Prompt - Below are entries. Pull out all lines containing "materials".

Dataset entries -
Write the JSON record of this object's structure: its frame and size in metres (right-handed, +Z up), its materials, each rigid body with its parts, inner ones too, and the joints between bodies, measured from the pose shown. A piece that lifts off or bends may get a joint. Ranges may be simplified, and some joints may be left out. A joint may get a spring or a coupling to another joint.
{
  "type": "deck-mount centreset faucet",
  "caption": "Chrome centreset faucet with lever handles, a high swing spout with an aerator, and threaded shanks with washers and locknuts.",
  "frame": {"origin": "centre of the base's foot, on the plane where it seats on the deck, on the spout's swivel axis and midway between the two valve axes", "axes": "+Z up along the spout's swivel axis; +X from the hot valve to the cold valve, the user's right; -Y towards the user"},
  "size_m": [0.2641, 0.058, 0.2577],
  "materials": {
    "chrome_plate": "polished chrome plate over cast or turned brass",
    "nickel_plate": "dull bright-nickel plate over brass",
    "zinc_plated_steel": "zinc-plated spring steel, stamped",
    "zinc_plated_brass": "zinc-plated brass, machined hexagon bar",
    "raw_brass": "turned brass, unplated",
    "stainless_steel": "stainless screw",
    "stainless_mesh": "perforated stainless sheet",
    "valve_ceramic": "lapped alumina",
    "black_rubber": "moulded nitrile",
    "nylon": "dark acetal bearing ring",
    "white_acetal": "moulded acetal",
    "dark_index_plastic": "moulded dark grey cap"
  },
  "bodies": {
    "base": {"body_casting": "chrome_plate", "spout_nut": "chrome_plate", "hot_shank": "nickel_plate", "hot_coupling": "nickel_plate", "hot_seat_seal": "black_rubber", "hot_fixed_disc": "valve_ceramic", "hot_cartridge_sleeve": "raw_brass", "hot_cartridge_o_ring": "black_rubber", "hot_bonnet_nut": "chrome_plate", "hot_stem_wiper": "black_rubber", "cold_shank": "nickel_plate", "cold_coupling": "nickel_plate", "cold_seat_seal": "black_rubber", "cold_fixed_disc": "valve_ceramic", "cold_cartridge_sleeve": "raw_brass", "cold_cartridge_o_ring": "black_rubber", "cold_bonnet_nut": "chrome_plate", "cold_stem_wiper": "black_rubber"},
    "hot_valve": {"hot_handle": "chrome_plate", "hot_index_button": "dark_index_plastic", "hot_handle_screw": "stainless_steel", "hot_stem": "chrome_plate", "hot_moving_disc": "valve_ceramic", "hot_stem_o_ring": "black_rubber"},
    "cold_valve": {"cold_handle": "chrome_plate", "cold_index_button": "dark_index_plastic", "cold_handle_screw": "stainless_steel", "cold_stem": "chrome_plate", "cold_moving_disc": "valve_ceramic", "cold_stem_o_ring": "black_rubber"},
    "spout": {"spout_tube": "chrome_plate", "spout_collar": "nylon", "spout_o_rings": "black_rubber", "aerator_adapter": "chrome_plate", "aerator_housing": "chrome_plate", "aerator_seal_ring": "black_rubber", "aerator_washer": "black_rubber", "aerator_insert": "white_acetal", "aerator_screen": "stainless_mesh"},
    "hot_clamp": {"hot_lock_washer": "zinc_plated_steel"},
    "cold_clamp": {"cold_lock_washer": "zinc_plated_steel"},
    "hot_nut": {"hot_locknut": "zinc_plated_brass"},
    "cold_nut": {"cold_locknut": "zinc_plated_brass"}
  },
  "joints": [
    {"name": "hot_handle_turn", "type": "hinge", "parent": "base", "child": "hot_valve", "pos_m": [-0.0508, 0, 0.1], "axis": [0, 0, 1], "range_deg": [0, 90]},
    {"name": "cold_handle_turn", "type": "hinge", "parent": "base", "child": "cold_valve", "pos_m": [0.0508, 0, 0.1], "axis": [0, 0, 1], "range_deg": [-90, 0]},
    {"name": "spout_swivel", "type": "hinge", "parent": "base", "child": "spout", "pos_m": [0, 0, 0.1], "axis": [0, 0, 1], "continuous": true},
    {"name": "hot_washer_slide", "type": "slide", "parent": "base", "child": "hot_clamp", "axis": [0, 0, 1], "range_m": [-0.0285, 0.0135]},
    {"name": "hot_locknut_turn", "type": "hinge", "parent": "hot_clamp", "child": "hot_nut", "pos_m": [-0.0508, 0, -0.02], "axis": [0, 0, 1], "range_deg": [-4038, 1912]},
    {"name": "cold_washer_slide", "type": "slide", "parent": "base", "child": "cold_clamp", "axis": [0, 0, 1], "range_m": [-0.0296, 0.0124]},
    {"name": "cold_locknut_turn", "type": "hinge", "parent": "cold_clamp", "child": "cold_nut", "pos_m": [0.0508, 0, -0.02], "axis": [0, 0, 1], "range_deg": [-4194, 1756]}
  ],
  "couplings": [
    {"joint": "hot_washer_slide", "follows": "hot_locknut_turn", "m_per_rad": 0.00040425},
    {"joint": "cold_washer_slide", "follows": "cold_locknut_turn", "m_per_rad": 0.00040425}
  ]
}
...
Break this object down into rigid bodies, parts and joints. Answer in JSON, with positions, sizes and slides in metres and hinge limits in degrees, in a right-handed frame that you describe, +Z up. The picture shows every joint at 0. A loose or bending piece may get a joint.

Reply to the exercise -
Write the JSON record of this object's structure: its frame and size in metres (right-handed, +Z up), its materials, each rigid body with its parts, inner ones too, and the joints between bodies, measured from the pose shown. A piece that lifts off or bends may get a joint. Ranges may be simplified, and some joints may be left out. A joint may get a spring or a coupling to another joint.
  "materials": {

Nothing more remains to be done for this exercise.